■ **AIM OF THE EXERCISE**
Show each line that has the string "True" in it.

■ **ITEMS**
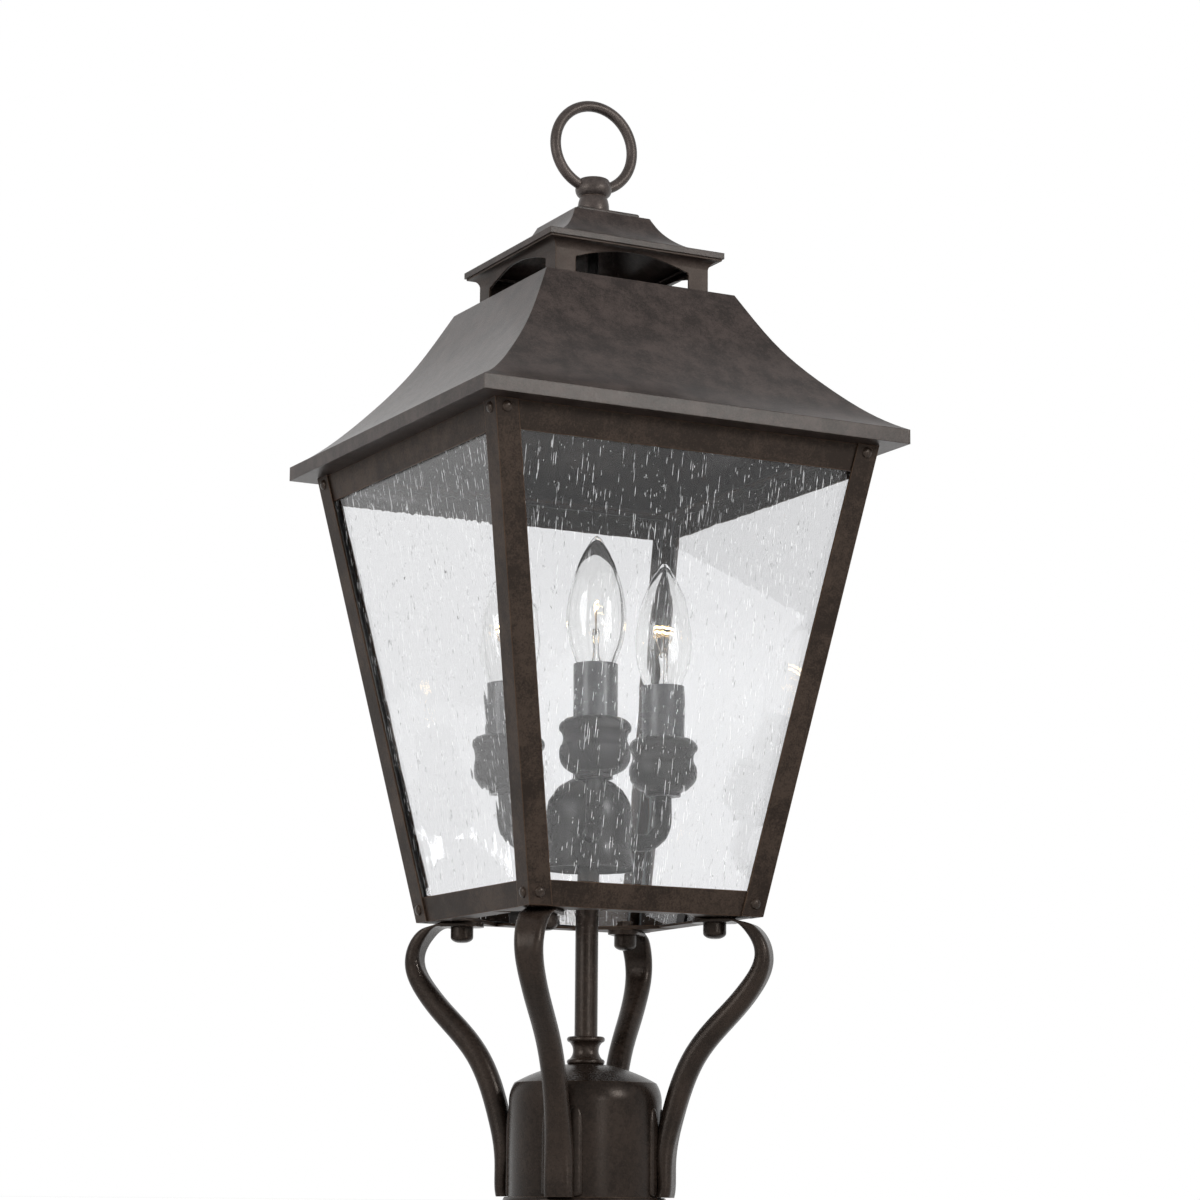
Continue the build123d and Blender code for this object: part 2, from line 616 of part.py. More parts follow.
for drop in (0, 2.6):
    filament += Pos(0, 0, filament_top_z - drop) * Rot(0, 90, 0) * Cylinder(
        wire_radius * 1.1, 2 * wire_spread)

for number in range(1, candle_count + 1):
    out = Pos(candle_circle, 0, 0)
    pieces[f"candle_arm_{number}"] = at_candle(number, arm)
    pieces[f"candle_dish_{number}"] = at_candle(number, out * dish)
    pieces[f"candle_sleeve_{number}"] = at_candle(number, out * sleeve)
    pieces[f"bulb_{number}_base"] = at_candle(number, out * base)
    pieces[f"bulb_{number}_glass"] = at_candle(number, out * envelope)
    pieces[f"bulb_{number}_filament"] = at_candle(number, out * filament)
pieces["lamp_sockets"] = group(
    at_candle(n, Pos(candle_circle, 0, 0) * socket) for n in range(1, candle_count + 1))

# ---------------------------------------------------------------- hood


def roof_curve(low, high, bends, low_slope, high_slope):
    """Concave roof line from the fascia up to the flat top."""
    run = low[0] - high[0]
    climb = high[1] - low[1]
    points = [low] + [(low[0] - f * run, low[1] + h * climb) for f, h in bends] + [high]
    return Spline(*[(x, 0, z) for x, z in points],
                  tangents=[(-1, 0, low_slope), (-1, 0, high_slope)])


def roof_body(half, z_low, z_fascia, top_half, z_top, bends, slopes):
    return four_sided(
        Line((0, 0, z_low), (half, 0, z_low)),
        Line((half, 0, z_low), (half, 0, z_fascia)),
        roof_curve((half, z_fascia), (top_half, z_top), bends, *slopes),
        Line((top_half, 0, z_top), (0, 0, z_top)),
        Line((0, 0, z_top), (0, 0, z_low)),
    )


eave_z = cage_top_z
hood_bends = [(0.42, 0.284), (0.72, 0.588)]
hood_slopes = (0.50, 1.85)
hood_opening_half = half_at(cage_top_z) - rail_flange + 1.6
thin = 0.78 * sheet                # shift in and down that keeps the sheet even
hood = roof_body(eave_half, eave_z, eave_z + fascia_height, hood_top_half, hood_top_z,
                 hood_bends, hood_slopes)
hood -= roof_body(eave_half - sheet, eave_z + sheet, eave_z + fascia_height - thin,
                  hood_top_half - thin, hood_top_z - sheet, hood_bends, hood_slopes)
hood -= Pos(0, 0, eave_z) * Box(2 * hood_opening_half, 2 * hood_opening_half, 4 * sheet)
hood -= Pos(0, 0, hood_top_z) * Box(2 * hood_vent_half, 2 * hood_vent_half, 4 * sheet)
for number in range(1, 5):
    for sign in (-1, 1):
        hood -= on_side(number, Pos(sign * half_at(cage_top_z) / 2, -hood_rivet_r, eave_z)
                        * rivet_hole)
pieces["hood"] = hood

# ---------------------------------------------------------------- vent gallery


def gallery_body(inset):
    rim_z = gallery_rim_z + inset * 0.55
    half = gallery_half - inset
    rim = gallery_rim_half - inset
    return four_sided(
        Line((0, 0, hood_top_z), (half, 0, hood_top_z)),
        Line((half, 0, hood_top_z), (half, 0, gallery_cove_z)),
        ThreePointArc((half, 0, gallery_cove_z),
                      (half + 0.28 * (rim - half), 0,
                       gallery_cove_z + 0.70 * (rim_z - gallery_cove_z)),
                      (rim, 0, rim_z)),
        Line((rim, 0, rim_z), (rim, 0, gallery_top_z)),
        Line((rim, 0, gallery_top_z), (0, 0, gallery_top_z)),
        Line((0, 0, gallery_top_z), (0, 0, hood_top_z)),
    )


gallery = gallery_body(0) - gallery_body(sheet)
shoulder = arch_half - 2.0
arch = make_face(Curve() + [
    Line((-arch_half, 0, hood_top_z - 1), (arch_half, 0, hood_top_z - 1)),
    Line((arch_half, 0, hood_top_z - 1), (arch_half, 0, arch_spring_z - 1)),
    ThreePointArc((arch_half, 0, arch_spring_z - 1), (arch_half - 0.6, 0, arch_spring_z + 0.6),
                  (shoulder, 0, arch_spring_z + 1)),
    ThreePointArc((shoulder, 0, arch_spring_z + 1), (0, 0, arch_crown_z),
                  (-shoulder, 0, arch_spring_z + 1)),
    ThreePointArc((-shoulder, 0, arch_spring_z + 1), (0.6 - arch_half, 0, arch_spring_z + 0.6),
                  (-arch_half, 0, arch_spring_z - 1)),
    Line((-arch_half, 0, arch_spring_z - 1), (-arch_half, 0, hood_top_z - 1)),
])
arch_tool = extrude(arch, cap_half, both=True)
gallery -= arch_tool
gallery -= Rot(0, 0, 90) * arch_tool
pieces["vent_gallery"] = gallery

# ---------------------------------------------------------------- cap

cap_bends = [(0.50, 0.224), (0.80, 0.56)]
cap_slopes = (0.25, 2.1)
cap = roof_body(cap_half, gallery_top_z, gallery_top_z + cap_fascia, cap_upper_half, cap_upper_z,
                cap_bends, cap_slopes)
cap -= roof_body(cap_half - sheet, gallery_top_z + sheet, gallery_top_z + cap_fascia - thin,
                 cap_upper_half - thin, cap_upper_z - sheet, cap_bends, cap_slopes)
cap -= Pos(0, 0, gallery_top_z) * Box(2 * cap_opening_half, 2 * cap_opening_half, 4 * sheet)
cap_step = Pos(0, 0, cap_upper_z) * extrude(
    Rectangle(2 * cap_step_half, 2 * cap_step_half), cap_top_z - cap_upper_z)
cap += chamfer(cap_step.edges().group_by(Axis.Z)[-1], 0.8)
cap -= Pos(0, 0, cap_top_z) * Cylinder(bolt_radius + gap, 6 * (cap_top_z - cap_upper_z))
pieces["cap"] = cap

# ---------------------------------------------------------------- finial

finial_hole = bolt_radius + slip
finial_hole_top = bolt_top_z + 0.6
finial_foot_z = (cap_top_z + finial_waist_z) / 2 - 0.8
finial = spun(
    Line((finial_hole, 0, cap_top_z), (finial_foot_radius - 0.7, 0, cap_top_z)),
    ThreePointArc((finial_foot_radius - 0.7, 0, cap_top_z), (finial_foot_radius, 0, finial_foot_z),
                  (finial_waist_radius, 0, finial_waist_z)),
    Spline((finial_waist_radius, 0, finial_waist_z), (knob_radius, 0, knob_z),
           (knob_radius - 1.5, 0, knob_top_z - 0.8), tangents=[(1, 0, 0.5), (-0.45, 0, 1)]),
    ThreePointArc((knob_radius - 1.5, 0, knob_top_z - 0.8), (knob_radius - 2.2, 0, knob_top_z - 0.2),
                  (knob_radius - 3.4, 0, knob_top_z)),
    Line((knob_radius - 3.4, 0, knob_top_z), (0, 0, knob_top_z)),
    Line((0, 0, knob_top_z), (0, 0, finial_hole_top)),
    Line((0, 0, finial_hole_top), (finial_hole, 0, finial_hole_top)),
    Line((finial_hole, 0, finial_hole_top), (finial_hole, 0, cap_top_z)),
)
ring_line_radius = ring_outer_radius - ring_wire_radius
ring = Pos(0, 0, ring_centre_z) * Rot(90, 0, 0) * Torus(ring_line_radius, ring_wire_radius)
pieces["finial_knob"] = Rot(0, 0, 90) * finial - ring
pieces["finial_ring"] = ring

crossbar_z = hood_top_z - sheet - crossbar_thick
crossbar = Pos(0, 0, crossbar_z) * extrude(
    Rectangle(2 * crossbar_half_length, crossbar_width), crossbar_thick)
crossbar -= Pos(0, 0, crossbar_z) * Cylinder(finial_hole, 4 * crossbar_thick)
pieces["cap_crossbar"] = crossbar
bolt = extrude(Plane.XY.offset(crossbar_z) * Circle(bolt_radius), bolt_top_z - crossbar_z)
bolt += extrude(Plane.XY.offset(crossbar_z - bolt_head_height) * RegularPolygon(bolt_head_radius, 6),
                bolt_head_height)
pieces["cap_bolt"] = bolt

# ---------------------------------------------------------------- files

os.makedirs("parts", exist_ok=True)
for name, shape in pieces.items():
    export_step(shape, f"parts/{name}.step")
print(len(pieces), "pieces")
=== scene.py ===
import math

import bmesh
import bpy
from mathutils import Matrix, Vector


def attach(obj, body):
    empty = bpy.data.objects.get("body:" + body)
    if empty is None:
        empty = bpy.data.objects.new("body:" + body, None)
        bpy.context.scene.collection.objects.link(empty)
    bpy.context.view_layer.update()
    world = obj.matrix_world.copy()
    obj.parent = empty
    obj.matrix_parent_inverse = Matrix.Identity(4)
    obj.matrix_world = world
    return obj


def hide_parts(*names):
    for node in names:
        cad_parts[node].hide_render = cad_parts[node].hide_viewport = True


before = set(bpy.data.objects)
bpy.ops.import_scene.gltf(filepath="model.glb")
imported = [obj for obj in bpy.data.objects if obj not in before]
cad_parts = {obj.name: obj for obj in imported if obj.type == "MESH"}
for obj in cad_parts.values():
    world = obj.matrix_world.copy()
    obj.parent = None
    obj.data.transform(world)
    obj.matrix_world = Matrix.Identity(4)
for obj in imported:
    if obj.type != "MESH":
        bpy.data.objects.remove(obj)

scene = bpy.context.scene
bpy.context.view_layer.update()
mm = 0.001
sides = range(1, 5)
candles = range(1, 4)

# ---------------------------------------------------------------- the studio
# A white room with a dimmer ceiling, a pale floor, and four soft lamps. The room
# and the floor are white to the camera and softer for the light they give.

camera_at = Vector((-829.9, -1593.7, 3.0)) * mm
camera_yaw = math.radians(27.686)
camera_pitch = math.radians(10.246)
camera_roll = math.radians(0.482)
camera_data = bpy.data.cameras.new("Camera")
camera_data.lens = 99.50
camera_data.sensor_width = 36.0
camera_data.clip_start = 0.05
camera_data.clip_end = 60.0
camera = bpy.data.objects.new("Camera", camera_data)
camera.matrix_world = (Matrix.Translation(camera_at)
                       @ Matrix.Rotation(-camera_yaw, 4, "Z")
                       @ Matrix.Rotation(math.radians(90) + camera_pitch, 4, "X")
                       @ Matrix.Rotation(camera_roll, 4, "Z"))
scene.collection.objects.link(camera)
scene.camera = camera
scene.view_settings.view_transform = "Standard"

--

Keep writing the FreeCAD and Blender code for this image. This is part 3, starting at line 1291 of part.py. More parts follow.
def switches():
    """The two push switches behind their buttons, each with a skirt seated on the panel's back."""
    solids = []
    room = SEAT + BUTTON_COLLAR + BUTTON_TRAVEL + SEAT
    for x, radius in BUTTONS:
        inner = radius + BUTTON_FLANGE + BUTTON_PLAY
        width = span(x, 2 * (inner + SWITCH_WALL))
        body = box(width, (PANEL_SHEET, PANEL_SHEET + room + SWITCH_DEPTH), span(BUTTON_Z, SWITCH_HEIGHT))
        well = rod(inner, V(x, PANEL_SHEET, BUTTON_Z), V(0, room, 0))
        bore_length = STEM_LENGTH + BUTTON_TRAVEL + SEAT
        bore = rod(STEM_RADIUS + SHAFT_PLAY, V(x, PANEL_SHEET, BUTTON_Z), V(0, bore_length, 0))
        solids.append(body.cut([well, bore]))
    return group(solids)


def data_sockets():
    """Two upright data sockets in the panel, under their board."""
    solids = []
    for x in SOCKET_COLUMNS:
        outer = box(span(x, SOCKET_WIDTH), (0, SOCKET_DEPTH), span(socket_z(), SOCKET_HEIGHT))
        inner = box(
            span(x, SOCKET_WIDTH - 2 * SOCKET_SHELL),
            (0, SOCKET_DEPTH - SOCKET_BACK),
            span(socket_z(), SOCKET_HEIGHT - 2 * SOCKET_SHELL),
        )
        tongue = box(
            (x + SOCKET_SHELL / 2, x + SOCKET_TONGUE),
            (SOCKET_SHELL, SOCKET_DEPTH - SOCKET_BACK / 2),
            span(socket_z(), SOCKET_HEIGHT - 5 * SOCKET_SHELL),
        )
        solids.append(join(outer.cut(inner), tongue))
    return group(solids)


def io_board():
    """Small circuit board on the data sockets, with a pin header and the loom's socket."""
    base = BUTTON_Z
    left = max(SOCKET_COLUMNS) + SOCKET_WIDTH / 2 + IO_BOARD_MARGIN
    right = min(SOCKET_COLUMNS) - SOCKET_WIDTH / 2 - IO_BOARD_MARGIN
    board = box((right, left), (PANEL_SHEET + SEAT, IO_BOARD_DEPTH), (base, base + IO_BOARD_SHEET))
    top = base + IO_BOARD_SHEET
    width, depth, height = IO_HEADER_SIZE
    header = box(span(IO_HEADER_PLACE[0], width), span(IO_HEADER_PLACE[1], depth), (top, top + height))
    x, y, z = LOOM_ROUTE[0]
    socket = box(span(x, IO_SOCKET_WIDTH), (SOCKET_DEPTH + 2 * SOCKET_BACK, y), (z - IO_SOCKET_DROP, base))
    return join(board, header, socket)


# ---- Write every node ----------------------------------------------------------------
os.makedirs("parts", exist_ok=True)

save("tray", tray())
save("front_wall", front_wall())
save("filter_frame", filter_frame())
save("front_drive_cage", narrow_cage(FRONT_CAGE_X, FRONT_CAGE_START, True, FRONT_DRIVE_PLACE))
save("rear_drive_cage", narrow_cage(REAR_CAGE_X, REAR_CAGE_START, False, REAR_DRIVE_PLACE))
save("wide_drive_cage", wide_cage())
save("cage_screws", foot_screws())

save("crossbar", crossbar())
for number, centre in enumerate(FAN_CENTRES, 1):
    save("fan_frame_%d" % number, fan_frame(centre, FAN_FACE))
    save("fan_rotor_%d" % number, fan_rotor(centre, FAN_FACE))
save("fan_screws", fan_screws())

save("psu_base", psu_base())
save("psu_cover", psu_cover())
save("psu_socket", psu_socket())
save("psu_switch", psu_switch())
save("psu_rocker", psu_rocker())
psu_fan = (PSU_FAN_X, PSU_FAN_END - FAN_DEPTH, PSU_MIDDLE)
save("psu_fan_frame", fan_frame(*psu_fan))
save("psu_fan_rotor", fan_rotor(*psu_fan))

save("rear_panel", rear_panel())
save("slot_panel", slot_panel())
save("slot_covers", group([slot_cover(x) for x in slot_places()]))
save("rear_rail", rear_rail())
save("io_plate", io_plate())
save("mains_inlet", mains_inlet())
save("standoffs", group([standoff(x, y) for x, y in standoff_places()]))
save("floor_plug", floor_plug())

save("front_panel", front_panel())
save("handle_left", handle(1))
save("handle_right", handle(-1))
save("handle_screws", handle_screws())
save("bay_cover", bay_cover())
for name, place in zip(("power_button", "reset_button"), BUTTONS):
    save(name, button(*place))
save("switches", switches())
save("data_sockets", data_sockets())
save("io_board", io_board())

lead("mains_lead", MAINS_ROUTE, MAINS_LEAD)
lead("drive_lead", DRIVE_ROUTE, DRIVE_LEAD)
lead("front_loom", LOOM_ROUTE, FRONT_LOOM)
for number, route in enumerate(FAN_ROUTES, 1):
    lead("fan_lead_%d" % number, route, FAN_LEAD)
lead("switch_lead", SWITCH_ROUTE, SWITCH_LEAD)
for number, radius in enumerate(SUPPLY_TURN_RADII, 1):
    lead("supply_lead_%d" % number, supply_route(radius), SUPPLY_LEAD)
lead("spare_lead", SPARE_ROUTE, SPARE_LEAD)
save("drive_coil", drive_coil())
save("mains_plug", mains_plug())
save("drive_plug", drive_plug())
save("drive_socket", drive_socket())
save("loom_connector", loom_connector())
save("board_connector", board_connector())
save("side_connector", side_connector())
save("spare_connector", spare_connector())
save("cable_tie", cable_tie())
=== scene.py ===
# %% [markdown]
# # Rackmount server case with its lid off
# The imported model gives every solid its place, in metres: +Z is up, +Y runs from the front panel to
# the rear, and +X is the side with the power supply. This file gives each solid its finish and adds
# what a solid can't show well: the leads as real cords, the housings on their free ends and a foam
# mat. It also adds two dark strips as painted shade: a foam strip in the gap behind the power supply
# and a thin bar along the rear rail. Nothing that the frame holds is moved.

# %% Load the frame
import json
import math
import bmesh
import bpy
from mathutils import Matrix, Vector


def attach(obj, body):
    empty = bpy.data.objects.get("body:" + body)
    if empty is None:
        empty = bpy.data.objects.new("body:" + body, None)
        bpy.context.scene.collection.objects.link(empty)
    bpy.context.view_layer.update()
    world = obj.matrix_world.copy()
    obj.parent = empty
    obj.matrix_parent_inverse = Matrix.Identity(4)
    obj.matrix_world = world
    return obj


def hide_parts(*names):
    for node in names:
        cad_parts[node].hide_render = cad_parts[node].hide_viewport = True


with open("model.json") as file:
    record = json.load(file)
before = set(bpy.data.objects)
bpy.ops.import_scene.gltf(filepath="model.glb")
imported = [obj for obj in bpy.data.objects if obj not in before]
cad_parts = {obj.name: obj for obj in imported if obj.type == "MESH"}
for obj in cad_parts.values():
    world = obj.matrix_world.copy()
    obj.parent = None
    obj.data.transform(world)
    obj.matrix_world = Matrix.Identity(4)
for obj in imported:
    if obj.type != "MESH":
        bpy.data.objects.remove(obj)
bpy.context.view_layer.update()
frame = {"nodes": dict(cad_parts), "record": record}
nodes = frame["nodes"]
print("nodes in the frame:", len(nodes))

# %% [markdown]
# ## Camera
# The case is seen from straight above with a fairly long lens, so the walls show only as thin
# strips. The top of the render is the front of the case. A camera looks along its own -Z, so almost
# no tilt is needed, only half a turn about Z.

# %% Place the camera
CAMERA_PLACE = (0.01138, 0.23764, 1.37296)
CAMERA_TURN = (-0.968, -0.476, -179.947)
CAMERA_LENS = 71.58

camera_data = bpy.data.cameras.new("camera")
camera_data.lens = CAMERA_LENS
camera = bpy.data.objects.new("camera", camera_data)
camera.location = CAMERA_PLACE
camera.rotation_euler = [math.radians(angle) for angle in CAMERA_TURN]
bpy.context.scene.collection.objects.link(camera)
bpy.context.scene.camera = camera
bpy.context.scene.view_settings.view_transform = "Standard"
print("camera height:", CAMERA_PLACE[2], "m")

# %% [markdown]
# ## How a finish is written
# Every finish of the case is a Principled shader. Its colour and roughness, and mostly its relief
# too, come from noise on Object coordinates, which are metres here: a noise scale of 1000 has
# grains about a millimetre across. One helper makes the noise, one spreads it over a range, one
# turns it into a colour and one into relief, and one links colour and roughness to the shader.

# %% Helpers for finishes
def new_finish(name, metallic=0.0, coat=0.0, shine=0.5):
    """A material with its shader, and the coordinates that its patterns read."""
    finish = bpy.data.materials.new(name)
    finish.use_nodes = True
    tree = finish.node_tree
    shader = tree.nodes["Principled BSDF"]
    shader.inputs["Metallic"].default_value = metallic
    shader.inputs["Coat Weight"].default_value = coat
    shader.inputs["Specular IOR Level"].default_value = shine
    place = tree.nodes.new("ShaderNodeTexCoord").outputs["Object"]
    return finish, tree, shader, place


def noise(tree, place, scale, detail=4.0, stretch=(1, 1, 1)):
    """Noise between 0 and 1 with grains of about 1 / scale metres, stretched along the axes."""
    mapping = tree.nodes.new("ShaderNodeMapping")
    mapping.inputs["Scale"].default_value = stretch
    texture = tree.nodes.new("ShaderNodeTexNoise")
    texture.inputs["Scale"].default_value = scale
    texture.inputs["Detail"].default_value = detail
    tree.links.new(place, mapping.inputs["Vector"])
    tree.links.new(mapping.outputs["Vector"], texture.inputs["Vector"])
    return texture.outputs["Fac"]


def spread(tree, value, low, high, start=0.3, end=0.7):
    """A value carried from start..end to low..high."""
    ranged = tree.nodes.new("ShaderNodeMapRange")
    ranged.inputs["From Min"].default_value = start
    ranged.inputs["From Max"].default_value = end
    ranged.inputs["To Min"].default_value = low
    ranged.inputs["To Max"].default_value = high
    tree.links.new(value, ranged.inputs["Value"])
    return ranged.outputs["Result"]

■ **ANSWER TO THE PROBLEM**
arch_tool = extrude(arch, cap_half, both=True)
os.makedirs("parts", exist_ok=True)
        cad_parts[node].hide_render = cad_parts[node].hide_viewport = True
os.makedirs("parts", exist_ok=True)
save("front_drive_cage", narrow_cage(FRONT_CAGE_X, FRONT_CAGE_START, True, FRONT_DRIVE_PLACE))
        cad_parts[node].hide_render = cad_parts[node].hide_viewport = True
    finish.use_nodes = True